Nowadays you tend to see tons of different integer types in systems programming languages (C, C++, Rust, etc). This is more the author saying he loves Common Lisp than a downside of Ocaml.

> Module Immutability

Can't you define a new module that wraps around the old one and overrides the `date_of_string` function? Changing the implementation of a module violates all sorts of abstraction guarantees and would lead to many thorny issues.

> Polymorphism Causes Run-time Type Errors

Polymorphic equality and comparison can definitely be a source of confusion. Hopefully in the future we will have module implicits and be able to solve this issue similarly to how Haskell does it.

> No Macros

Again, this is more of a "my language is not LISP" complaint. Ocaml has camlp4, which is not a full-blown macro system but allows for a large variety of syntactic extensions to the language. However, camlp4 was tricky to maintain in sync with the original language so nowadays the community is moving towards simpler ppx transformers:

http://whitequark.org/blog/2014/04/16/a-guide-to-extension-p...

> Record field naming hell

This got much better in more recent Ocaml versions, which let you have multiple records with the same field name living in harmony.

> Syntax

I'll have to agree with this one. Ocaml definitely doesn't have the prettiest syntax.

> No (ad-hoc) Polymorphism

This is a price to pay for keeping the type system sane. More flexible arithmetic coercion rules would also get in the way of type inference, which is a really nice thing about Ocaml.

> Inconsistent function sets

Its a bit less awful if you use one of the "replacement standard libraries", such as Containers, Core or Batteries. But yes, the suckyness of the standard library is a huge pain point.

> Arithmetic's readability

I don't think defining custom operators is as bad as the author thinks here. Their precedence is defined by the symbols you use so a new multiplication operators should behave similar to all the other ones.

But yes, the monomorphic operators really are annoying. As I said before, I'm really looking forward to module implicits (sadly, it seems we'll have to wait at least until the version after the next one though)

> Order of evaluation

This one is even worse than he says. Order of evaluation is undefined and when compiling to bytecode its different from when its compiled to native code (one is left-to-right and the other is right-to-left)

> No implicit forward declarations

Being able to shadow existing definitions is pretty nice sometimes. Haskell does the "declarations are recursive by default" thing and it sometimes gets in the way.

> Standard Library Sucks

Can't argue against that.
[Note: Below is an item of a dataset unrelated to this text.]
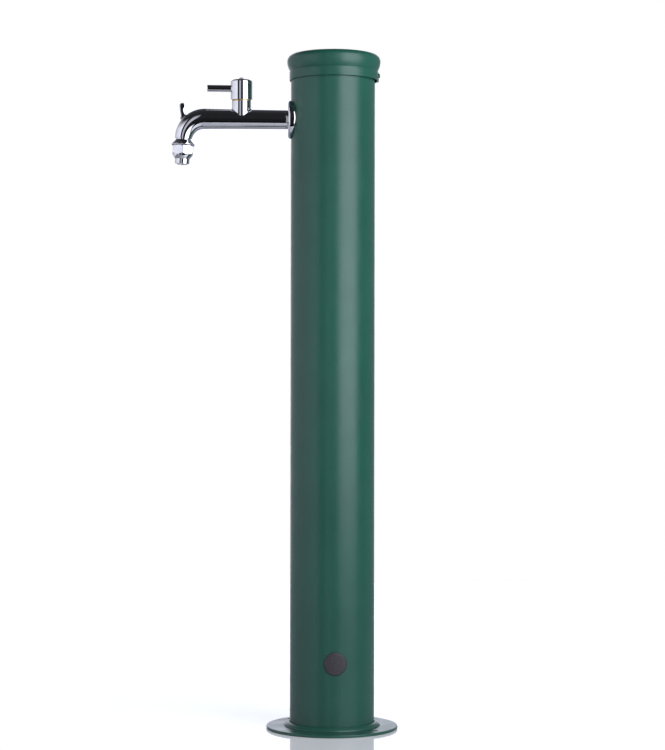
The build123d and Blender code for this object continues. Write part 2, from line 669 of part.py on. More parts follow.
def lower_union_nut():
    high = RISER_BOTTOM + UNION_LENGTH
    nut = hexagon(COMPRESSION_FLATS, RISER_BOTTOM + PAST, high, RISER_REACH)
    nut -= upright(RISER_SOCKET_R + RUNNING_GAP, high - UNION_LIP - PAST, high + PAST, RISER_REACH)
    return nut - upright(COMPRESSION_R + THREAD_GAP, RISER_BOTTOM, high - UNION_LIP, RISER_REACH)


def lower_olive():
    near, far = OLIVE_SPAN
    return ring(RISER_R + TIGHT_GAP, OLIVE_R, RISER_BOTTOM + near, RISER_BOTTOM + far, RISER_REACH)


def riser_bracket(low):
    """A welded tab that ends in a ring round the riser."""
    high = low + BRACKET_T
    bar = Box(OUTSIDE_R, BRACKET_TAB_W, BRACKET_TAB_T, align=(Align.MAX, Align.CENTER, Align.CENTER))
    tab = Pos(-RISER_REACH - BRACKET_BORE_R, 0, (low + high) / 2) * bar
    tab &= upright(COLUMN_R - COLUMN_WALL - RUNNING_GAP, low, high)
    collar = upright(BRACKET_RING_R, low, high, RISER_REACH)
    return tab + collar - upright(BRACKET_BORE_R, low - PAST, high + PAST, RISER_REACH)


def bracket_bush(low):
    outer = BRACKET_BORE_R - RUNNING_GAP
    return ring(RISER_R + TIGHT_GAP, outer, low - BUSH_LIP, low + BRACKET_T + BUSH_LIP, RISER_REACH)


def at_brackets(make):
    return Compound(children=[make(height) for height in BRACKET_HEIGHTS])


PARTS = {
    "base_flange": base_flange(),
    "foot_collar": foot_collar(),
    "column_tube": column_tube(),
    "service_plug": service_plug(),
    "top_cap": top_cap(),
    "cap_screw": cap_screw(),
    "cap_clip_nut": cap_clip_nut(),
    "tap_body": tap_body(),
    "rosette": rosette(),
    "tap_gasket": tap_gasket(),
    "wall_washer": wall_washer(),
    "backnut": backnut(),
    "cartridge_body": cartridge_body(),
    "cartridge_seal": cartridge_seal(),
    "seat_seal": seat_seal(),
    "fixed_disc": ceramic_disc(FIXED_DISC, 0),
    "turning_disc": ceramic_disc(TURNING_DISC, 90),
    "spindle": spindle(),
    "spindle_seal": spindle_seal(),
    "spindle_clip": spindle_clip(),
    "handle_knob": handle_knob(),
    "handle_lever": handle_lever(),
    "handle_screw": handle_screw(),
    "handle_button": handle_button(),
    "outlet_collar": outlet_collar(),
    "outlet_nozzle": outlet_nozzle(),
    "outlet_washer": outlet_washer(),
    "flow_straightener": flow_straightener(),
    "riser_elbow": riser_elbow(),
    "riser_pipe": riser_pipe(),
    "upper_union_nut": upper_union_nut(),
    "upper_olive": upper_olive(),
    "inlet_connector": inlet_connector(),
    "lower_union_nut": lower_union_nut(),
    "lower_olive": lower_olive(),
    "riser_brackets": at_brackets(riser_bracket),
    "bracket_bushes": at_brackets(bracket_bush),
}

os.makedirs("parts", exist_ok=True)
for name, solid in PARTS.items():
    export_step(solid, f"parts/{name}.step")
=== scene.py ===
import json
import math

import bmesh
import bpy
from mathutils import Matrix, Vector


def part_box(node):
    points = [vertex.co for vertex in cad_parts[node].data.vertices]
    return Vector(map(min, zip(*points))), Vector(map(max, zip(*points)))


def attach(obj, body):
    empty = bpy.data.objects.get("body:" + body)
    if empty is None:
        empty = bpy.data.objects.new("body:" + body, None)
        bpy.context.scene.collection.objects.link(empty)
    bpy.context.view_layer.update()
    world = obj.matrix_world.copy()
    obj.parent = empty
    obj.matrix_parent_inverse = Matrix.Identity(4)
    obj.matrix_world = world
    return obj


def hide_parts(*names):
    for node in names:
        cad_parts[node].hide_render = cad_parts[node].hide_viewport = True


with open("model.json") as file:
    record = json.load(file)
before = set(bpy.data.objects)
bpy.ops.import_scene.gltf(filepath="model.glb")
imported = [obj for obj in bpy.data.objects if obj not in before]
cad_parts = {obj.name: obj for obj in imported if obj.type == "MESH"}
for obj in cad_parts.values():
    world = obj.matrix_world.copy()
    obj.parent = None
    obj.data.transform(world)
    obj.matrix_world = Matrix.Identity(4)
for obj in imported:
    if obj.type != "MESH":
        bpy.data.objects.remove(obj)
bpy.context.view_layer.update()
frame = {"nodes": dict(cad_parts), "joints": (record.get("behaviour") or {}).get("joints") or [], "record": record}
NODES = frame["nodes"]
MM = 0.001
TAU = 2 * math.pi

# ---------------------------------------------------------------------------------------------
# Sizes, in metres, read from the frame or named here
# ---------------------------------------------------------------------------------------------

def middle(node):
    low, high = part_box(node)
    return (low + high) / 2


def span(node):
    low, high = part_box(node)
    return high - low


JOINTS = {joint["name"]: joint for joint in frame["joints"]}
COLUMN_R = span("column_tube").x / 2
COLUMN_WALL = 2.0 * MM
TAP_HOLE_R = 10.98 * MM
PLUG_HOLE_R = 15.0 * MM
HOLE_CUT = 40.0 * MM
BASE_OPENING_R = 50.0 * MM
COLUMN_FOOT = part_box("column_tube")[0].z
COLUMN_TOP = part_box("column_tube")[1].z
FLANGE_T = span("base_flange").z
TAP_Z = middle("rosette").z
VALVE_X = JOINTS["handle_turn"]["pos_m"][0]
ROSETTE_R = span("rosette").z / 2
PLUG_Z = middle("service_plug").z
CAP_X = middle("top_cap").x
CAP_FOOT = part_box("top_cap")[0].z
CAP_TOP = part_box("top_cap")[1].z
CAP_BULGE_R = span("top_cap").x / 2
KNOB_R = span("handle_knob").y / 2
KNOB_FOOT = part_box("handle_knob")[0].z
KNOB_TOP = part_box("handle_knob")[1].z
LEVER_Z = middle("handle_lever").z
LEVER_R = span("handle_lever").z / 2
LEVER_TIP_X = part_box("handle_lever")[0].x
BUTTON_R = span("handle_button").x / 2
BUTTON_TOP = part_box("handle_button")[1].z
BOSS_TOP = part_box("cartridge_seal")[1].z + 0.1 * MM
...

But at least there are replacement libs you can use to make it suck a little bit less.

> OMake

Nowadays I think people are moving towards ocamlbuild instead.

Mostly agree with your post, just a few remarks:

> Polymorphic equality and comparison can definitely be a source of confusion.

The problem is entirely with OCaml, since equality and comparisons aren't broken in Standard ML and Haskell.

> Again, this is more of a "my language is not LISP" complaint. Ocaml has camlp4, which is not a full-blown macro system but (...)

Lisp macros are totally broken too, since there's basically no way to protect any programmer-defined abstractions. (Not that one should expect much from Lispers in this regard.) This is how you do macros right: http://docs.racket-lang.org/syntax/Parsing_Syntax.html

Also, generally if you're doing a lot of math with floats (or some other numeric type) you can do:

    Float.(x + y * 2.0 - z / w)
or even just open the Float module locally

Also, the with-open-file problem can be solved pretty simply by using GADTs (and this makes it simple to differentiate between the different modes you can open a file in, as well).

A very enjoyable read! The author sounds like a curmudgeon of the first order. Unfortunately, my only take-away after exploring his website is the joke about the pessimist.